“Prediction is very difficult, especially if it’s about the future,” quipped Nobel laureate Niels Bohr. The Danish physicist is best known as an early-20th Century pioneer of quantum theory.
The early 21st century has only made prediction harder. Each year has brought big news that few or none foresaw: 9/11, America’s longest war, a global financial crisis, the rise of Obama, the rise of Trump, COVID-19, fake meat, fake money, Jan. 6, inflation, Putin’s invasion of Ukraine, Ukraine’s cajones, factories returning to America from China.
Such a long list of the unexpected pushes prognosticators to try and imagine the unimaginable. To swing for the fences, so to speak.
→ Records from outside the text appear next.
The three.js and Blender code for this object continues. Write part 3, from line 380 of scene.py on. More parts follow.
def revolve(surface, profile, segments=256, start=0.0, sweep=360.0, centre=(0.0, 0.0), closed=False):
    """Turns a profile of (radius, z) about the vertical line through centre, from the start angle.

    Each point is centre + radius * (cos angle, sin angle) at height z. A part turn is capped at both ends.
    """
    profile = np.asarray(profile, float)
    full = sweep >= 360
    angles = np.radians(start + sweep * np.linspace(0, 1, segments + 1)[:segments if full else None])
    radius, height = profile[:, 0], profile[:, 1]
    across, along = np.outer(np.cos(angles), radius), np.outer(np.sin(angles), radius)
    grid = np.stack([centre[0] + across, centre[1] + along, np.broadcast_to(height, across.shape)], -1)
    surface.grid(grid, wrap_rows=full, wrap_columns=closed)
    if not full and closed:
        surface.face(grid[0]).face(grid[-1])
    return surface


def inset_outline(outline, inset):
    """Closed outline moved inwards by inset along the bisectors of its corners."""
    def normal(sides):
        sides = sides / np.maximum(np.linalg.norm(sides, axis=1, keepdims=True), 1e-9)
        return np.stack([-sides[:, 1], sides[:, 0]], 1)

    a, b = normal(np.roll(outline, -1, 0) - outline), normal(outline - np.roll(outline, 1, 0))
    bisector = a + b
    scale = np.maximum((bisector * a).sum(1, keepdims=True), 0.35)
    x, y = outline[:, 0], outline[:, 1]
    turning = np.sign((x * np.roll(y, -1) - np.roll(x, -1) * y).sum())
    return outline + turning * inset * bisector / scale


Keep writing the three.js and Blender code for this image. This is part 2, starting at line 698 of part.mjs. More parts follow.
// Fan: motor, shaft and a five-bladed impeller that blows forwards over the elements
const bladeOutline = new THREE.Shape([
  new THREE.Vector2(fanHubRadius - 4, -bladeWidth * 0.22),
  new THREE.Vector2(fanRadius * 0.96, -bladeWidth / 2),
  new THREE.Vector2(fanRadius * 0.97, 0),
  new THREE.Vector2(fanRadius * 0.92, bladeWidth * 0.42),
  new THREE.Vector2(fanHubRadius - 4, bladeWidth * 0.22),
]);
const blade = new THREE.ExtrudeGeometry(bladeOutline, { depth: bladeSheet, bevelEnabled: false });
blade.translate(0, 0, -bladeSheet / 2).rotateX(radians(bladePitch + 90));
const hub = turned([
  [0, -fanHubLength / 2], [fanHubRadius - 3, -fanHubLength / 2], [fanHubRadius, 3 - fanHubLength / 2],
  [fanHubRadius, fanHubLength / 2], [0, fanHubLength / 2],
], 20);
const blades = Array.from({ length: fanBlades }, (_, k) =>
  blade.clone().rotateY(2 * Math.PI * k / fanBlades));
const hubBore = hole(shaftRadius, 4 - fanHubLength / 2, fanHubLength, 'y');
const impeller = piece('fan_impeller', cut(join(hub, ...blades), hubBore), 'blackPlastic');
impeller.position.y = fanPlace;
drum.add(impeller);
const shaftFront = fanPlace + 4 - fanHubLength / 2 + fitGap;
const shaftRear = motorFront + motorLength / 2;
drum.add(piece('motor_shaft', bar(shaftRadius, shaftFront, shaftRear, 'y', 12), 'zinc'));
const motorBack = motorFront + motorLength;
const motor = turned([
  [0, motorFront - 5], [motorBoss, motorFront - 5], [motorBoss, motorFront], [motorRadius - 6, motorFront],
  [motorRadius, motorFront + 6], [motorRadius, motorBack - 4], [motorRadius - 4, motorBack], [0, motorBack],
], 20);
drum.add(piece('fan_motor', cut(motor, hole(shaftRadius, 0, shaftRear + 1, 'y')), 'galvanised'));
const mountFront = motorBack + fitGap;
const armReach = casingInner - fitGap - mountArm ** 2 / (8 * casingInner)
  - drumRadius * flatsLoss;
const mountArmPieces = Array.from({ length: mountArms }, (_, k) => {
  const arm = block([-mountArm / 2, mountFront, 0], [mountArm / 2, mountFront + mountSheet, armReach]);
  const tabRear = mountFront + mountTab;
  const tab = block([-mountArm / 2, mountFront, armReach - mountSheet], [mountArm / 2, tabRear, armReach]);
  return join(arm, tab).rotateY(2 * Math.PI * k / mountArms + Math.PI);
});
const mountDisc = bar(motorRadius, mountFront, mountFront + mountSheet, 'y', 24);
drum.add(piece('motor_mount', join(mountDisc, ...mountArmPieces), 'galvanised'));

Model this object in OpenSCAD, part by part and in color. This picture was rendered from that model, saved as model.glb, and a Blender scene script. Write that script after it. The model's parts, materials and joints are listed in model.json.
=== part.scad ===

For this season of annual amateur prophesying, I humbly submit my random list of bizarre things that could happen next year. Or not. Being wrong might as well be fun.
- Marjorie Taylor Greene (R-Ga.) launches a Twitter campaign, #SquashTheSquishes, against the popular Squishmallows plush toys for kids. “These goofy little stuffed animals are a radical leftist scheme to groom future young Republicans to become squishes and RINOs. Don’t let your children near them!”
- President Joseph R. Biden turns 81 on November 20. His only announced challenger, Donald J. Trump, turns 77 on June 14. As 2024 election talk heats up, Biden settles on a pithy rejoinder to address the age difference: “Four more years.”
- U.S. Secretary of Transportation Pete Buttigieg appears each week at a different construction site holding a giant check in one hand and a shovel in the other while wearing a hardhat with the phrase “Being 41 is fun!” printed on the front.
- In a viral tweet explaining his erratic behavior, Elon Musk reveals that in early 2022, he secretly began the first human trial of a neural implant he designed in his spare time. The brain-computer interface, known as the QT-420 (Musk calls it “Cutie”) integrates artificial intelligence, delusions of grandeur, passive-aggression and will-to-power in a single chipset. “Cutie is really cool, but sometimes it has a mind of its own,” Musk chuckles. “It reminds me it’s smarter, and I remind it I’m richer.”
- Amazon announces a bid to purchase the U.S. Postal Service. “Those weird little trucks are already half full of our stuff,” says a spokesperson. “And our Prime vans pass by most American homes every day. We may as well bring their mail. We have the vehicles, the routes, the people and the pee bottles to make the USPS deliver on time.”
- Home builders try to lure buyers leery of high mortgage rates with offers of cash prizes hidden inside features the new owner will probably tear out and redo anyway.
- General Foods and Carhartt announce a joint venture to produce the first wearable food, “Not Pockets,” a plant-based textile. The garments, targeting those who hate carrying lunchboxes or love impromptu snacking, feature multi-layer, pocket-size patches that peel off like a sticky note, one serving at a time. Flavors include chicken, ground beef and bacon. “Just dissolve one strip in any beverage for a third of your daily protein,” a spokesperson suggests.
- A joint strike force comprised of the FDA, the Fashion Police and the garment workers union raid the headquarters of Not Pockets three days after the announcement, shutting down the idea of wearable food permanently.
- A whistleblower posts an online video claiming to have stolen a prototype invisibility cloak being developed by DARPA, the supersecret Defense Advanced Research Projects Agency. DARPA dismisses the video as a computer-generated deep fake. But many news sites breathlessly report that the employee, whose name is withheld for security concerns, has not been seen since leaving work that day.
- Smart doorbells using AI-based facial recognition software and automated 911 dialing add TASER technology to disable porch pirates until the police arrive.
- The SETI (Search for Extraterrestrial Intelligence) program reports receiving the first radio signals from deep space sent by intelligent beings. A team of linguists and cryptographers assembled to translate the ultra-high frequency tones cannot reach consensus on the message. Half think it says, “We have detected your lifeforms and regret the distance is too great for a visit.” The other half contend it says, “We’ve been watching your behavior on Earth and in space. Stay the hell away!”
- Exercise physiologists publish the most dramatic findings to date supporting high-intensity interval training. Comparing subjects who rode exercise bikes intensely for two minutes with those wearing virtual reality (VR) goggles simulating a failed parachute opening at 5,000 feet, the latter group required only four seconds to raise their heartbeats to maximum.
- Epidemiologists announce the discovery of a new virus spread solely by eye contact. Lacking physical symptoms, the virus appears to cause only a dread of the future and recriminations about the past. Millions adopt sunglasses and avert their eyes in public. Millions more shuffle about staring and muttering at one another. A new political movement is born around the idea that only a blind man can now lead the nation. Dozens of politicians claim they have lost their vision but refuse to release their eye exams.
- Readers of this post contact me toward the end of 2023 to gloat that not a single prediction came true.
Yes, that last one is a trick. Good luck in 2023!